WHAT IS EXPECTED: Using the listing beneath this task, count the lines with the word "update" and write only the result.

------------------------------------------------

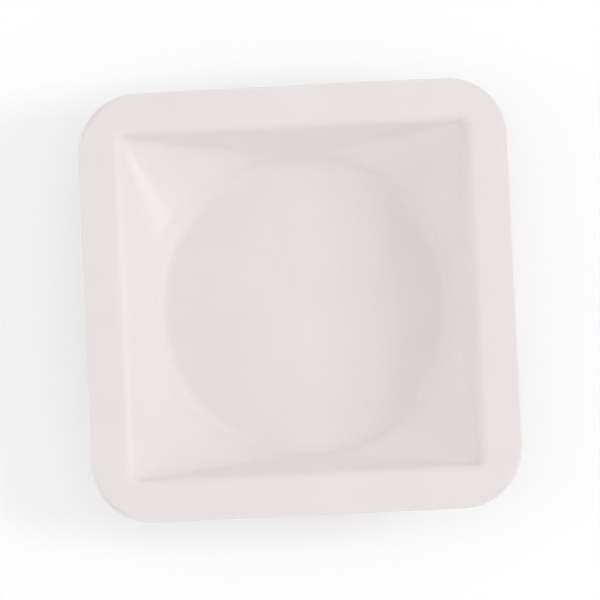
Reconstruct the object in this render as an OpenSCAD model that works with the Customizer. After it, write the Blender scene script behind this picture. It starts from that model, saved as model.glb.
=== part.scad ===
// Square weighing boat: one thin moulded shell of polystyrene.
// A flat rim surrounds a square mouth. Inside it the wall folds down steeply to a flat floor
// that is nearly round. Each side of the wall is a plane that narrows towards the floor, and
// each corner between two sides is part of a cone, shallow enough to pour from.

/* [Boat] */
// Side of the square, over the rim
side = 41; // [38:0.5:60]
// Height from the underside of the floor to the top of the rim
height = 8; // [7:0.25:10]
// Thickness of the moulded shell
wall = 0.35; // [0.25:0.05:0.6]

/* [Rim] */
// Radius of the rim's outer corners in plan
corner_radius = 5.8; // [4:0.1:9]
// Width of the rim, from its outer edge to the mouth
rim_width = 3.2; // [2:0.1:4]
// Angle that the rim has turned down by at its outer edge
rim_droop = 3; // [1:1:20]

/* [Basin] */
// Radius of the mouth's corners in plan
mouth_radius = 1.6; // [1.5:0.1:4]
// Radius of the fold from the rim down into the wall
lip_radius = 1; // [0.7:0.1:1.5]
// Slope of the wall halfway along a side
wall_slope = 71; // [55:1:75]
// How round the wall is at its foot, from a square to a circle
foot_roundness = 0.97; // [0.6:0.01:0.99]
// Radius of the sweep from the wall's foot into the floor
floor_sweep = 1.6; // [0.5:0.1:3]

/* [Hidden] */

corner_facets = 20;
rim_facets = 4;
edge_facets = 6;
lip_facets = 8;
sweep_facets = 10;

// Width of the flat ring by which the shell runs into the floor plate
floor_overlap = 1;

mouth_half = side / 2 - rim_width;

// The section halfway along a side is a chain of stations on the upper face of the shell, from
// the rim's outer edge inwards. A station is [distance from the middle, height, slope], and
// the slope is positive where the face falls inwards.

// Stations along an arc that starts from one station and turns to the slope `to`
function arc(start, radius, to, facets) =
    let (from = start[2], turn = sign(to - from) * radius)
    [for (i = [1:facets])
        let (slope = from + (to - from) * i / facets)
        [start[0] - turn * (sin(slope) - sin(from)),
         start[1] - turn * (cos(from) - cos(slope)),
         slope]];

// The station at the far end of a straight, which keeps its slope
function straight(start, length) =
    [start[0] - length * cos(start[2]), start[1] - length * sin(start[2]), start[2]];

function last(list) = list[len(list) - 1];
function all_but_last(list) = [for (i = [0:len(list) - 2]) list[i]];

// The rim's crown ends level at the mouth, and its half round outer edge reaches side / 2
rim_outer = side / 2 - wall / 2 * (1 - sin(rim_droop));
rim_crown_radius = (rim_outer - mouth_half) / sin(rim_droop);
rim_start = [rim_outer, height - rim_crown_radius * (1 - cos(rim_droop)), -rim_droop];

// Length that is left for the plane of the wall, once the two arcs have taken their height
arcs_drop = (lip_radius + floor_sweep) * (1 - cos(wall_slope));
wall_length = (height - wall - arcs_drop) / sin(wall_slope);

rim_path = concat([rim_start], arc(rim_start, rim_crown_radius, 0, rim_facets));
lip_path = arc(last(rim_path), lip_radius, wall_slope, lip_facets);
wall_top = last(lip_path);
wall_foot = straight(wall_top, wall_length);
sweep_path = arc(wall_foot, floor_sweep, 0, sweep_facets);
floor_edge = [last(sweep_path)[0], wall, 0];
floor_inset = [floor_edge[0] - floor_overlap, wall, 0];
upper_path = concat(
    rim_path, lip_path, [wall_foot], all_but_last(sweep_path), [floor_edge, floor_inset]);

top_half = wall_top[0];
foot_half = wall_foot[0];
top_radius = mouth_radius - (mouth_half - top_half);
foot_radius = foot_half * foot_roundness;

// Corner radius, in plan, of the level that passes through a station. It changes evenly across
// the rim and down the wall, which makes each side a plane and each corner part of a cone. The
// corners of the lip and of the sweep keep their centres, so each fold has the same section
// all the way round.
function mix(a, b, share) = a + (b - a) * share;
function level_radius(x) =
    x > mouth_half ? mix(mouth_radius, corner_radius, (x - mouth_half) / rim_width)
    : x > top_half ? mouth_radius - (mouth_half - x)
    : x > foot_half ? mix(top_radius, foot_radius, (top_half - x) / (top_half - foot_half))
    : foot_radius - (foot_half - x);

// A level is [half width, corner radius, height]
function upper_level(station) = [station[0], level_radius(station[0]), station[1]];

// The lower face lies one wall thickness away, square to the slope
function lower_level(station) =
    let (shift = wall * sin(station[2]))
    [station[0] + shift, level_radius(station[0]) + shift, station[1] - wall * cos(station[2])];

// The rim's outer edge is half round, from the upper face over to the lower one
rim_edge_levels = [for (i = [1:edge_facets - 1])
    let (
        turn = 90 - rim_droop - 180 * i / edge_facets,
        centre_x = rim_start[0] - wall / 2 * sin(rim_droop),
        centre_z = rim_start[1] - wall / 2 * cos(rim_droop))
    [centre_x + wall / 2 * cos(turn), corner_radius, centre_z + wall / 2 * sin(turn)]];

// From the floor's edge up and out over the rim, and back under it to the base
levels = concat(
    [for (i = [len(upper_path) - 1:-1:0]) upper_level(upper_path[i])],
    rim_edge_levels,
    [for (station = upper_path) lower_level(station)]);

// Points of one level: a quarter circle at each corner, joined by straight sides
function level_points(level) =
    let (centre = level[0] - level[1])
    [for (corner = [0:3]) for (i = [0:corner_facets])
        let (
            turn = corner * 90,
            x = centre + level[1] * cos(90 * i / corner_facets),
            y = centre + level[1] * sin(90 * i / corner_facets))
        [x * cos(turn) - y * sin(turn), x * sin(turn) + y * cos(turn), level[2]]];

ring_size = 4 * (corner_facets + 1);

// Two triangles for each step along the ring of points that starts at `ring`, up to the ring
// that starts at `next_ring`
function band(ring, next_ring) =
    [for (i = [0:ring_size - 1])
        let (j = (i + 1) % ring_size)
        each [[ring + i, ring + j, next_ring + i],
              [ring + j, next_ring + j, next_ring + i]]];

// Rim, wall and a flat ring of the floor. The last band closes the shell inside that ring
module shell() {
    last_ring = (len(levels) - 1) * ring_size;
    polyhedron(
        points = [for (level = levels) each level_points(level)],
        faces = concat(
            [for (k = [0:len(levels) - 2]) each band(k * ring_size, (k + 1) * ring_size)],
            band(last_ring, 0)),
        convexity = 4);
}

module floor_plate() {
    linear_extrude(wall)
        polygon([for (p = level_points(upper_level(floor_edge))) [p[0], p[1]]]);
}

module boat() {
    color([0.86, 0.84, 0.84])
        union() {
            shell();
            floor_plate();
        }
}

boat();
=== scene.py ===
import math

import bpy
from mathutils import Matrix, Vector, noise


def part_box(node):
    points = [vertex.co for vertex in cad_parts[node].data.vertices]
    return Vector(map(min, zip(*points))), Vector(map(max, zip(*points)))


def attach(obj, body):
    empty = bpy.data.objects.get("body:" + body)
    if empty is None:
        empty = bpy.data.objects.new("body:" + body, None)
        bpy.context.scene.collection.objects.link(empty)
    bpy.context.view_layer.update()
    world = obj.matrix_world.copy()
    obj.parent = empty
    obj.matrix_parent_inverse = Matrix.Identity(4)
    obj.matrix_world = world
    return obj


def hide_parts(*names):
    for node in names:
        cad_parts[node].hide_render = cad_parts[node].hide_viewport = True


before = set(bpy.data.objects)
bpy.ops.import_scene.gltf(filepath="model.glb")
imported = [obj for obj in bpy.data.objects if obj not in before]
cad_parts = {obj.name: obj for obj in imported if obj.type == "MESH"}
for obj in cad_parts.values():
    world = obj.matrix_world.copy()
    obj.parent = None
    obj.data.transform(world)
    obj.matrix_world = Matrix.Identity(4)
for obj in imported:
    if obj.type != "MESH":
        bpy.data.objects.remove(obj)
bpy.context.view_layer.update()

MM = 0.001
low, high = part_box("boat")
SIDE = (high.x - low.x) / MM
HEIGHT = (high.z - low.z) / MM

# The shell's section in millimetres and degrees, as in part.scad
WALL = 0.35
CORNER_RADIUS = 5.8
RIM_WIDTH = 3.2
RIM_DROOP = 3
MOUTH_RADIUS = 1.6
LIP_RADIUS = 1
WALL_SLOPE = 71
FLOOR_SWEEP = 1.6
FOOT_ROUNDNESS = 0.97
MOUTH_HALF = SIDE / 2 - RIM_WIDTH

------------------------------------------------

RESPONSE: 2